> **INSTRUCTIONS TO FOLLOW**
Can you pull out each line of the data below that includes the word "joints"?

> **TASK DATA**
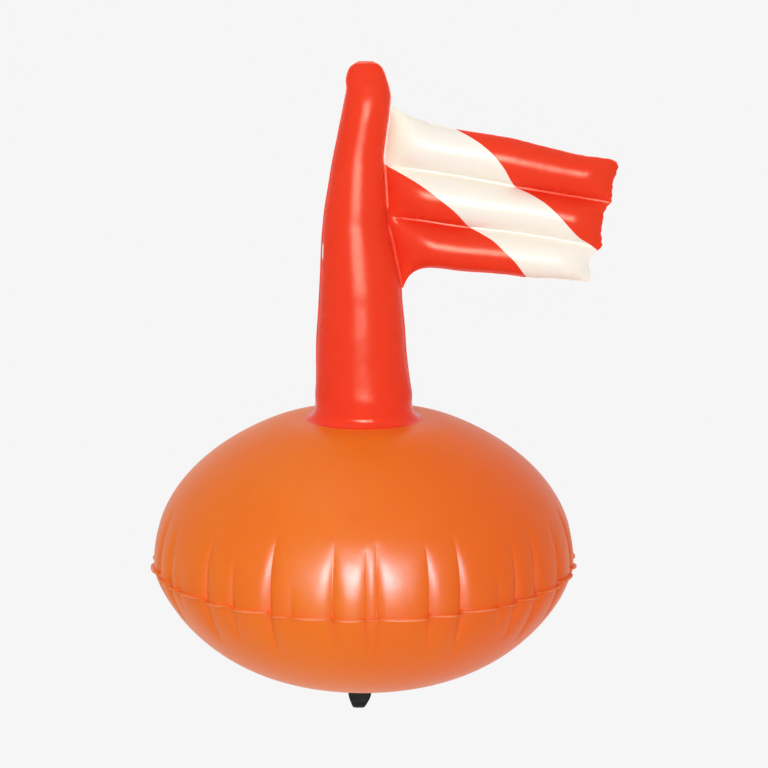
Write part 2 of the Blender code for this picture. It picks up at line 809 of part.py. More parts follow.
def lug_front_outline():
    """(x, z) of the tongue seen from the front: a taper with rounded tip corners."""
    eye = eye_height()
    tip = eye - LUG_TIP_RADIUS
    root = lug_seat(0.0) - LUG_FLANGE_THICKNESS / 2
    half_shoulder = LUG_WIDTH / 2
    centre = (LUG_TIP_WIDTH / 2 - LUG_CORNER_RADIUS, tip + LUG_CORNER_RADIUS)
    right = arc(centre, LUG_CORNER_RADIUS, LUG_CORNER_START, LUG_CORNER_END, LUG_CORNER_STEPS)
    right += [(half_shoulder, eye + LUG_SHOULDER_RISE), (half_shoulder, root)]
    return right + [(-x, z) for x, z in reversed(right)]


def lug_side_outline():
    """(y, z) of the tongue seen from the side: straight flanks down to a round end about the eye."""
    eye = eye_height()
    root = lug_seat(0.0) - LUG_FLANGE_THICKNESS / 2
    half_root = LUG_ROOT_DEPTH / 2
    round_end = arc((0.0, eye), LUG_TIP_RADIUS, -180, 0, LUG_END_STEPS)
    return [(-half_root, root)] + round_end + [(half_root, root)]


def line_lug(collection, cutters, frame, material):
    """The moulded lug: a welded flange and a tapered tongue with the line eye through it along X."""
    tongue = Matrix.Translation((-LUG_SIDESTEP, 0.0, 0.0))
    side = prism_mesh("line_lug", lug_side_outline(), LUG_ROOT_DEPTH)
    side.transform(tongue @ Matrix.Rotation(math.pi / 2, 4, "Z"))
    obj = object_of("line_lug", side, collection, material)
    front = object_of("lug_front", prism_mesh("lug_front", lug_front_outline(), LUG_ROOT_DEPTH), cutters)
    front.data.transform(tongue)
    rim = LUG_FLANGE_RADIUS
    lip = lug_seat(rim) - LUG_FLANGE_THICKNESS / 2
    low = lug_seat(0.0) - LUG_FLANGE_THICKNESS
    top = [(r, lug_seat(r)) for r in patch_radii() if r < rim] + [(rim, lug_seat(rim))]
    profile = top + [(rim, lip), (rim - LUG_FLANGE_THICKNESS, low), (0.0, low)]
    flange = turned("lug_flange", profile, LUG_SEGMENTS, cutters, closed=False)
    eye = object_of("lug_eye", mesh_of("lug_eye", eye_bore), cutters)
    for cutter, operation in ((front, "INTERSECT"), (flange, "UNION"), (eye, "DIFFERENCE")):
        attach(as_cutter(cutter), frame)
        boolean(obj, operation, cutter)
    attach(obj, frame)
    return obj


def eye_bore(bm):
    """A cylinder along X through the line eye."""
    turn = Matrix.Translation((-LUG_SIDESTEP, 0.0, eye_height())) @ Matrix.Rotation(math.pi / 2, 4, "Y")
    depth = 2 * LUG_ROOT_DEPTH
    radius = LUG_EYE_RADIUS
    bmesh.ops.create_cone(
        bm, cap_ends=True, segments=VALVE_SEGMENTS, radius1=radius, radius2=radius, depth=depth, matrix=turn
    )


def ballast_floor(radius):
    """Height of the lower panel's inner face, with the clearance above it."""
    return belly_height(radius) + BALL_FILM + GAP


def ballast_weight(collection, frame, material):
    """A flat disc that lies in the bottom of the ball."""
    low = ballast_floor(BALLAST_RADIUS) + GAP
    top = low + BALLAST_THICKNESS
    profile = [
        (0.0, top),
        (BALLAST_RADIUS - BALLAST_EDGE, top),
        (BALLAST_RADIUS, top - BALLAST_EDGE),
        (BALLAST_RADIUS, low + BALLAST_EDGE),
        (BALLAST_RADIUS - BALLAST_EDGE, low),
        (0.0, low),
    ]
    obj = turned("ballast_weight", profile, BALLAST_SEGMENTS, collection, material, closed=False)
    attach(obj, frame)
    return obj


def ballast_pocket(collection, frame, material):
    """The film over the ballast, welded to the inside of the lower panel round its rim."""
    wall = BALLAST_RADIUS + GAP
    roof = ballast_floor(BALLAST_RADIUS) + GAP + BALLAST_THICKNESS + GAP
    rim = wall + POCKET_RIM
    inner = [(0.0, roof), (wall, roof), (wall, ballast_floor(wall)), (rim, ballast_floor(rim))]
    outer = [
        (rim, ballast_floor(rim) + POCKET_FILM),
        (wall + POCKET_FILM, ballast_floor(wall) + POCKET_FILM),
        (wall + POCKET_FILM, roof + POCKET_FILM),
        (0.0, roof + POCKET_FILM),
    ]
    profile = (inner + outer)[::-1]
    obj = turned("ballast_pocket", profile, BALLAST_SEGMENTS, collection, material, closed=False)
    attach(obj, frame)
    return obj


def main():
    clear_scene()
    buoy = new_collection("DiveBuoy")
    cutters = new_collection("Cutters")
    orange = new_material("BallOrange", BALL_ORANGE, 0.35)
    red = new_material("SignalRed", SIGNAL_RED, 0.32)
    white = new_material("StripeWhite", WARM_WHITE, 0.35)
    black = new_material("ValveBlack", VALVE_BLACK, 0.25)
    lead = new_material("Lead", LEAD_GREY, 0.5, 1.0)

    ball = new_empty("BallFrame", buoy, Matrix.Translation((LUG_SIDESTEP, 0.0, -eye_height())))
    valve = new_empty("ValveFrame", buoy, valve_matrix(), ball)
    hinge = new_empty("FlagHinge", buoy, hinge_matrix(), ball)
    to_hinge = hinge_matrix().inverted()
    bpy.context.view_layer.update()

    parts = [
        upper_panel(buoy, cutters, ball, valve, orange),
        lower_panel(buoy, ball, orange),
        mast_collar(buoy, ball, red),
        mast_panel("mast_front_panel", -1, buoy, ball, red),
        mast_panel("mast_back_panel", 1, buoy, ball, red),
        flag_panel("flag_front_panel", -1, buoy, hinge, to_hinge, red),
        flag_panel("flag_back_panel", 1, buoy, hinge, to_hinge, red),
        valve_body(buoy, valve, black),
        valve_flap(buoy, valve, black),
        valve_plug(buoy, valve, black),
        plug_tether(buoy, valve, black),
        bottom_patch(buoy, ball, orange),
        line_lug(buoy, cutters, ball, black),
        ballast_weight(buoy, ball, lead),
        ballast_pocket(buoy, ball, orange),
    ]
    stripe = stripe_cutter(cutters, ball)
    parts.append(flag_stripe("stripe_front", -1, buoy, hinge, to_hinge, stripe, white))
    parts.append(flag_stripe("stripe_back", 1, buoy, hinge, to_hinge, stripe, white))
    for part in parts:
        shade(part)


if __name__ == "__main__":
    main()
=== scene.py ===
"""Dresses the inflatable signal buoy: welded film ball, air-filled mast and flag, valve, lug and studio.

Metres. The ball, mast and flag are worked out in the ball's own frame, whose origin is the middle of the
welded seam, with the mast along +Z and the flag's free end towards +X. BALL_ORIGIN moves them into the
frame of the part, whose origin is the centre of the line eye.
"""

import logging
import math
from dataclasses import dataclass, replace
from enum import Enum
from typing import Callable, Sequence

import bmesh
import bpy
import numpy as np
from mathutils import Matrix, Vector

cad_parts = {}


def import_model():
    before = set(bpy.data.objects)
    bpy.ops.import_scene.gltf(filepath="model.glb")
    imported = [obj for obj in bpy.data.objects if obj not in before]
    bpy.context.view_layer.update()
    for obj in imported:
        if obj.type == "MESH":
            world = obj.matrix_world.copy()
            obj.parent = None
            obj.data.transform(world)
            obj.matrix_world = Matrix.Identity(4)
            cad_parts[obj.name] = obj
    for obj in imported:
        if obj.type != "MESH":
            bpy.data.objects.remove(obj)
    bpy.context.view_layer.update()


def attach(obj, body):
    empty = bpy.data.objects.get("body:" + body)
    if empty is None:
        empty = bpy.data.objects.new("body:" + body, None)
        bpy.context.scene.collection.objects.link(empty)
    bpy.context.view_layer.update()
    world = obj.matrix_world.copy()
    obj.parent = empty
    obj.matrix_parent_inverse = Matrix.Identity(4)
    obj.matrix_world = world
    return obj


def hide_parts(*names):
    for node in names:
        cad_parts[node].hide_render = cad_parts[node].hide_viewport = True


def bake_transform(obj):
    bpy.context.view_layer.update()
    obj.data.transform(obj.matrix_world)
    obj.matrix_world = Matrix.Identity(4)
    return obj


log = logging.getLogger("dive_buoy")

Place = Callable[[np.ndarray, np.ndarray], np.ndarray]
Colour = tuple[float, float, float]

BALL_ORIGIN = np.array((0.0042, 0.0, 0.1277))
BALL_SEAT = Matrix.Translation(BALL_ORIGIN)
VALVE_SEAT = Matrix(
    (
        (1.0, 0.0, 0.0, 0.0042),
        (0.0, 0.739606, 0.67304, 0.152),
        (0.0, -0.67304, 0.739606, 0.208951),
        (0.0, 0.0, 0.0, 1.0),
    )
)
CAMERA_PLACE = (0.022107, -2.282428, 0.758529)
CAMERA_TILT = 78.363
CAMERA_LENS = 123.97
SENSOR_WIDTH = 36.0
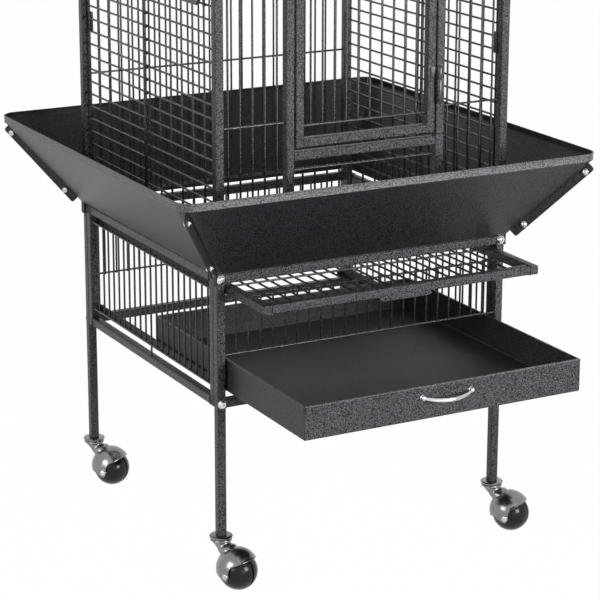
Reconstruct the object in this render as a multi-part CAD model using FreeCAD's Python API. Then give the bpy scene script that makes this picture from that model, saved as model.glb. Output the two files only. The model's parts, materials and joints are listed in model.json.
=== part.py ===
import FreeCAD, Part
import math
import os

# Bird cage on a rolling stand. Millimetres, +Z up, front towards -Y.
# The pieces are modelled about the cage's own centre line with Z = 0 on the floor,
# then moved along Y as one so that the origin lies under the middle of the whole part.

V = FreeCAD.Vector

# ---- cage, stand and their stock ----
cage_width = 460.0          # over the posts, left to right
cage_depth = 460.0          # over the posts, front to back
tube = 12.7                 # square tube, outside
tube_wall = 1.0
wire = 3.0                  # thin cage wire
rod = 5.0                   # thick wire and edge rods
wire_pitch = 18.9           # centre to centre
layer_gap = 0.02            # between two crossed layers of wire
cross_spacing = 105.0       # of the cross wires of the grille and the roof, about

# ---- stand, heights ----
stand_frame_low = 259.5     # underside of the stand's bottom rails
stand_frame_height = 189.3  # bottom rail underside to top rail top
tray_lift = 9.4             # bottom rail top to tray floor
side_wire_low = 15.5        # bottom rail top to the side frame's lower wire
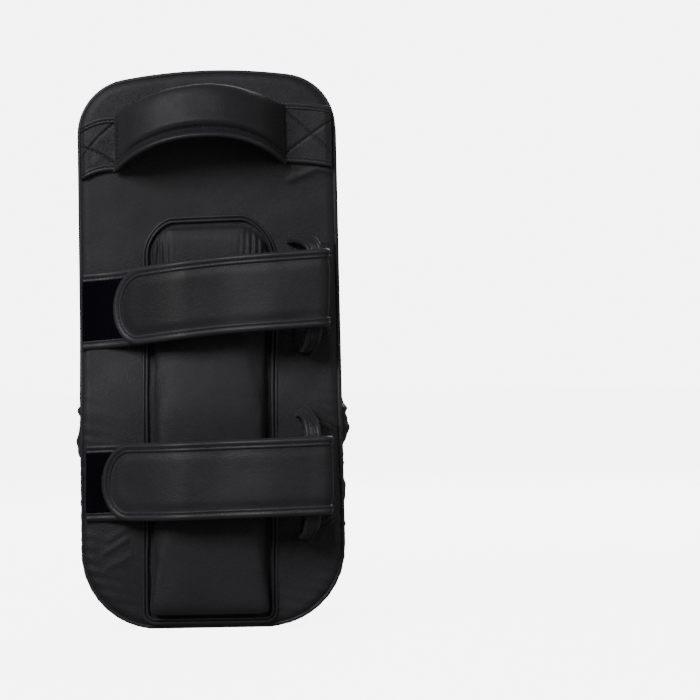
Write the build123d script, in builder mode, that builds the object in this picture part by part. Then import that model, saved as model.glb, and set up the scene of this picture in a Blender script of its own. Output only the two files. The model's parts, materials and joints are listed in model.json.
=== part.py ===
from build123d import *
from math import atan2, cos, hypot, radians, sin
import os

# A thai pad stands on its lower end. X is its width, Z its length, and the arm side with the
# straps and the hand grip faces -Y. The origin is under the middle of the whole pad.
# Depths are counted from the strike face towards the arm side, heights from the arm panel outward.

# Body
pad_height = 400.0
half_width_top = 91.4
half_width_bottom = 93.0
top_crown_radius = 378.0
bottom_crown_radius = 250.0
top_corner_radius = 38.0
bottom_corner_radius = 54.0
bottom_flat_cut = 2.0
bottom_flat_blend = 60.0
upper_thickness = 78.0
lower_bulge = 8.0
bulge_full_z = 150.0
bulge_end_z = 191.0
skin = 1.6
foam_inset = 4.5
strike_edge_radius = 10.0
strike_seam_depth = 14.0
piping_width = 3.0
piping_proud = 1.5
arm_piping_height = 2.4

# Foam layers, by depth
strike_foam_end = 24.0
core_foam_end = 52.0
lining_thickness = 1.0

# Forearm cushion
forearm_centre_x = -0.5
forearm_width = 88.0
forearm_bottom_z = 8.0
forearm_top_z = 295.0
forearm_height = 14.0
forearm_corner_radius = 22.0
forearm_bottom_radius = 7.0
forearm_piping_width = 3.0

# Straps: one shape, fitted twice
strap_height = 55.0
strap_thickness = 2.4
strap_binding_width = 3.5
strap_binding_extra = 0.5
strap_start_x = -87.0
strap_rise_x = -76.0
strap_plateau_x = -20.0
strap_clearance = 30.0
strap_bend_radius = 30.0
fold_centre_x = 76.5
fold_inner_radius = 4.0
fold_gap = 0.3
patch_thickness = 1.2
patch_inset = 6.0
hook_patch_length = 70.0
pile_end_x = 56.0
flap_join_x = -10.0
flap_drop_start_x = 12.0
flap_drop_end_x = 46.0
flap_tip_radius = 26.0

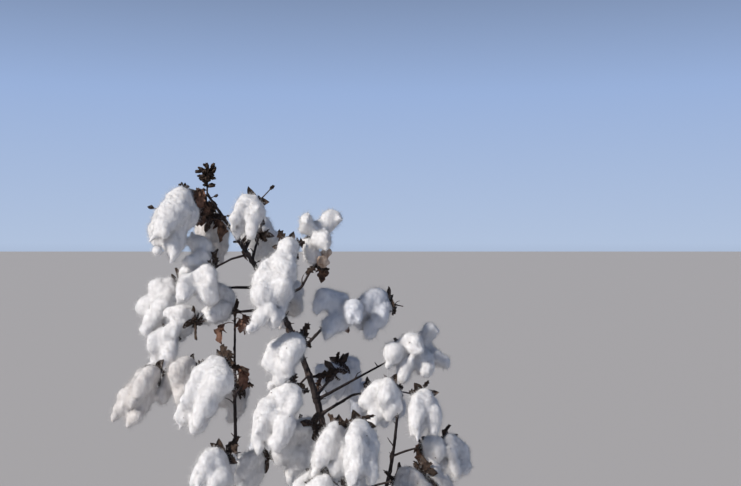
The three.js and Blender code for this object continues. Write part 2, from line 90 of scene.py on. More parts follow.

> **ANSWER FOR THE TASK**
Reconstruct the object in this render as a multi-part CAD model using FreeCAD's Python API. Then give the bpy scene script that makes this picture from that model, saved as model.glb. Output the two files only. The model's parts, materials and joints are listed in model.json.
Write the build123d script, in builder mode, that builds the object in this picture part by part. Then import that model, saved as model.glb, and set up the scene of this picture in a Blender script of its own. Output only the two files. The model's parts, materials and joints are listed in model.json.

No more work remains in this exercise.